Take the material below and write it all out again exactly.

____________

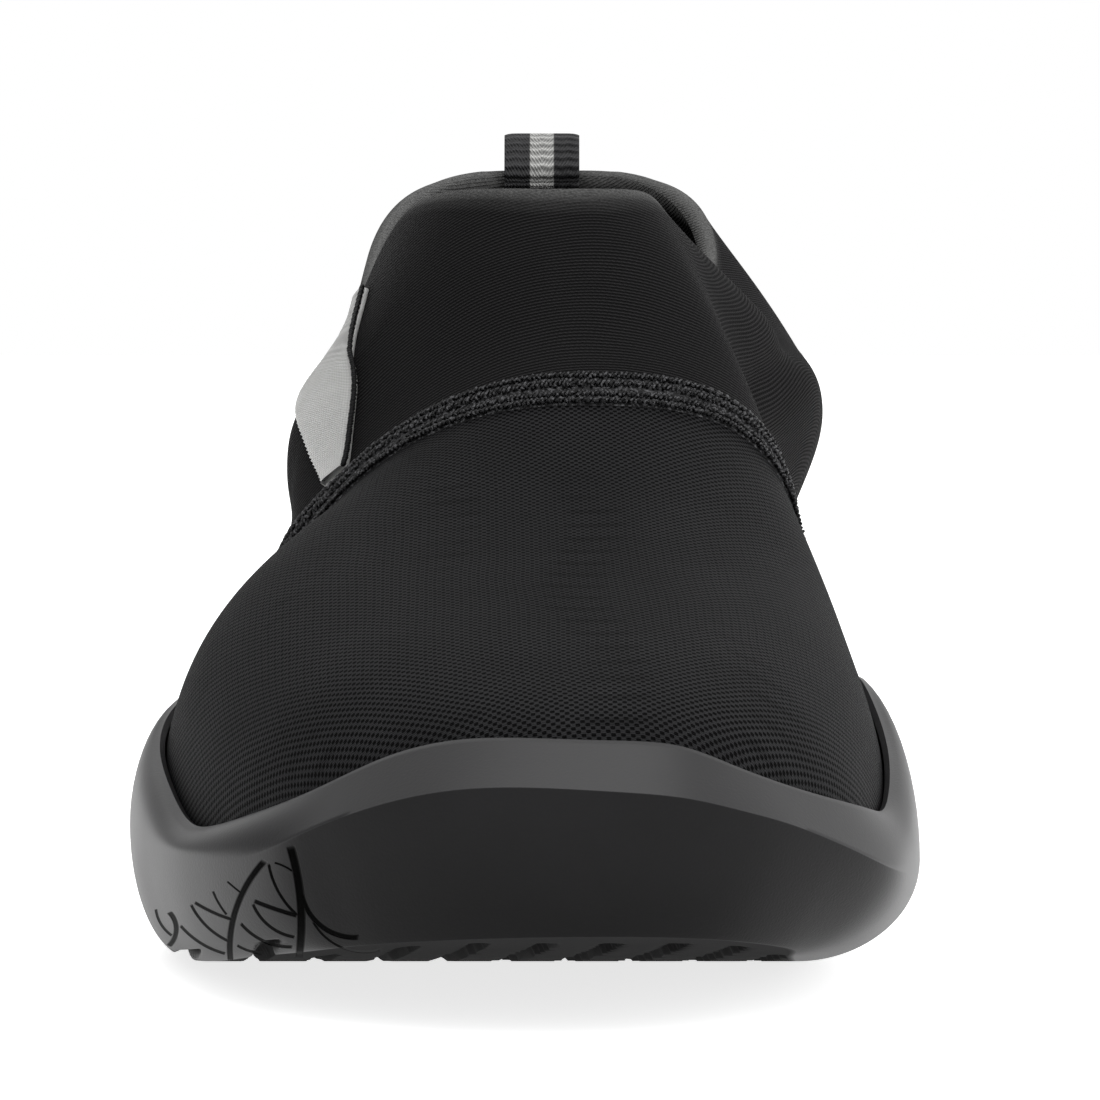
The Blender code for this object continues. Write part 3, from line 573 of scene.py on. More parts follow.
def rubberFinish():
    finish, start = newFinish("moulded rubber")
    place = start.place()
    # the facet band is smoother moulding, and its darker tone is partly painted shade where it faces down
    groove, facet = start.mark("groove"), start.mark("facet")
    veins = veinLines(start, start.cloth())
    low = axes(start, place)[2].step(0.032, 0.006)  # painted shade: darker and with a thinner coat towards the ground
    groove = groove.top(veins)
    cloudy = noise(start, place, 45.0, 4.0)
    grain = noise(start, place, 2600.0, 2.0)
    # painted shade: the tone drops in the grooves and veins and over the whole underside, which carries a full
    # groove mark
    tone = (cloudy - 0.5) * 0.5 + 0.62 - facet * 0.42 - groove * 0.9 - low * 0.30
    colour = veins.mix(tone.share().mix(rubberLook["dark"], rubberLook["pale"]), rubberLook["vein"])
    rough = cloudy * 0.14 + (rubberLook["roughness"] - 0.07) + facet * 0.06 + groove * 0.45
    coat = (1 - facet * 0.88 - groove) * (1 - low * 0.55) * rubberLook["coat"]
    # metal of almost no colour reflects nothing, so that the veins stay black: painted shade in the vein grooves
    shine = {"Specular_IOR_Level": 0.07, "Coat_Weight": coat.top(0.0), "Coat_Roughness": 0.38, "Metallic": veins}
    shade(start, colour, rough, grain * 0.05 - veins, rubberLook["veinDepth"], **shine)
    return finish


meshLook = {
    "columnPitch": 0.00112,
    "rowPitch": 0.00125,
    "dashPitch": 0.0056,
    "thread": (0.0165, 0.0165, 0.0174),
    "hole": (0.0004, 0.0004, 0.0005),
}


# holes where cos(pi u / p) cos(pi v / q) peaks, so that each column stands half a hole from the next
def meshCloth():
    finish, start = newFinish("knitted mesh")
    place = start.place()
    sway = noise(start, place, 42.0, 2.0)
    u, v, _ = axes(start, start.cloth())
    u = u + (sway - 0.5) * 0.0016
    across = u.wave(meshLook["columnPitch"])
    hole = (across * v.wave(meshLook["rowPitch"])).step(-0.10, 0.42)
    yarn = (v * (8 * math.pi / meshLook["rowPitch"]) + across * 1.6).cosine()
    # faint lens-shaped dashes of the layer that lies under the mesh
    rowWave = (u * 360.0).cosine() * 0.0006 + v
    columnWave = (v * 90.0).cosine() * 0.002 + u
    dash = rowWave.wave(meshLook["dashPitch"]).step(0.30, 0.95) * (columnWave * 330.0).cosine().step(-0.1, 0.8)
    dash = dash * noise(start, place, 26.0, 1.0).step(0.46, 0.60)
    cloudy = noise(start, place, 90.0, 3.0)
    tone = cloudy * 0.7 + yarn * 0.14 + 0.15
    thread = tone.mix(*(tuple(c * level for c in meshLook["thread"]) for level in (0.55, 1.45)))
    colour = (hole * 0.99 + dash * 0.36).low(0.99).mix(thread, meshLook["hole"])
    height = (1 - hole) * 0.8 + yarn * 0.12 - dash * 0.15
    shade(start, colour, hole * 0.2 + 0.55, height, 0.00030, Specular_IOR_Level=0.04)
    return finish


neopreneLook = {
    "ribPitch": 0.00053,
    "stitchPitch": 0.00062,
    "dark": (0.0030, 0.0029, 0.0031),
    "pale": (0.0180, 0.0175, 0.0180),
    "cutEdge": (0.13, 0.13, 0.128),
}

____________

## SOLUTION FOR THIS TASK:
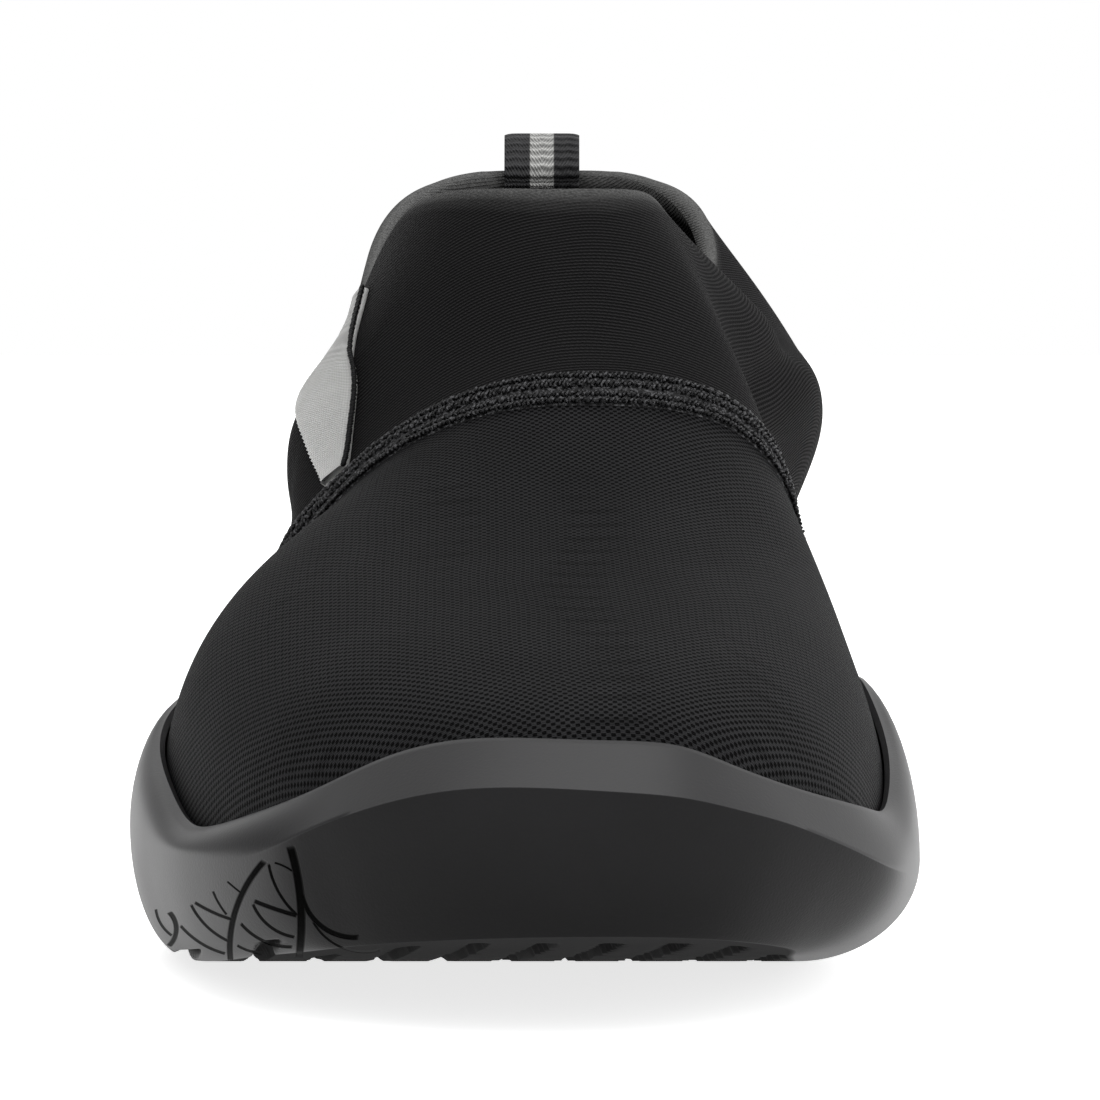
The Blender code for this object continues. Write part 3, from line 573 of scene.py on. More parts follow.
def rubberFinish():
    finish, start = newFinish("moulded rubber")
    place = start.place()
    # the facet band is smoother moulding, and its darker tone is partly painted shade where it faces down
    groove, facet = start.mark("groove"), start.mark("facet")
    veins = veinLines(start, start.cloth())
    low = axes(start, place)[2].step(0.032, 0.006)  # painted shade: darker and with a thinner coat towards the ground
    groove = groove.top(veins)
    cloudy = noise(start, place, 45.0, 4.0)
    grain = noise(start, place, 2600.0, 2.0)
    # painted shade: the tone drops in the grooves and veins and over the whole underside, which carries a full
    # groove mark
    tone = (cloudy - 0.5) * 0.5 + 0.62 - facet * 0.42 - groove * 0.9 - low * 0.30
    colour = veins.mix(tone.share().mix(rubberLook["dark"], rubberLook["pale"]), rubberLook["vein"])
    rough = cloudy * 0.14 + (rubberLook["roughness"] - 0.07) + facet * 0.06 + groove * 0.45
    coat = (1 - facet * 0.88 - groove) * (1 - low * 0.55) * rubberLook["coat"]
    # metal of almost no colour reflects nothing, so that the veins stay black: painted shade in the vein grooves
    shine = {"Specular_IOR_Level": 0.07, "Coat_Weight": coat.top(0.0), "Coat_Roughness": 0.38, "Metallic": veins}
    shade(start, colour, rough, grain * 0.05 - veins, rubberLook["veinDepth"], **shine)
    return finish


meshLook = {
    "columnPitch": 0.00112,
    "rowPitch": 0.00125,
    "dashPitch": 0.0056,
    "thread": (0.0165, 0.0165, 0.0174),
    "hole": (0.0004, 0.0004, 0.0005),
}


# holes where cos(pi u / p) cos(pi v / q) peaks, so that each column stands half a hole from the next
def meshCloth():
    finish, start = newFinish("knitted mesh")
    place = start.place()
    sway = noise(start, place, 42.0, 2.0)
    u, v, _ = axes(start, start.cloth())
    u = u + (sway - 0.5) * 0.0016
    across = u.wave(meshLook["columnPitch"])
    hole = (across * v.wave(meshLook["rowPitch"])).step(-0.10, 0.42)
    yarn = (v * (8 * math.pi / meshLook["rowPitch"]) + across * 1.6).cosine()
    # faint lens-shaped dashes of the layer that lies under the mesh
    rowWave = (u * 360.0).cosine() * 0.0006 + v
    columnWave = (v * 90.0).cosine() * 0.002 + u
    dash = rowWave.wave(meshLook["dashPitch"]).step(0.30, 0.95) * (columnWave * 330.0).cosine().step(-0.1, 0.8)
    dash = dash * noise(start, place, 26.0, 1.0).step(0.46, 0.60)
    cloudy = noise(start, place, 90.0, 3.0)
    tone = cloudy * 0.7 + yarn * 0.14 + 0.15
    thread = tone.mix(*(tuple(c * level for c in meshLook["thread"]) for level in (0.55, 1.45)))
    colour = (hole * 0.99 + dash * 0.36).low(0.99).mix(thread, meshLook["hole"])
    height = (1 - hole) * 0.8 + yarn * 0.12 - dash * 0.15
    shade(start, colour, hole * 0.2 + 0.55, height, 0.00030, Specular_IOR_Level=0.04)
    return finish


neopreneLook = {
    "ribPitch": 0.00053,
    "stitchPitch": 0.00062,
    "dark": (0.0030, 0.0029, 0.0031),
    "pale": (0.0180, 0.0175, 0.0180),
    "cutEdge": (0.13, 0.13, 0.128),
}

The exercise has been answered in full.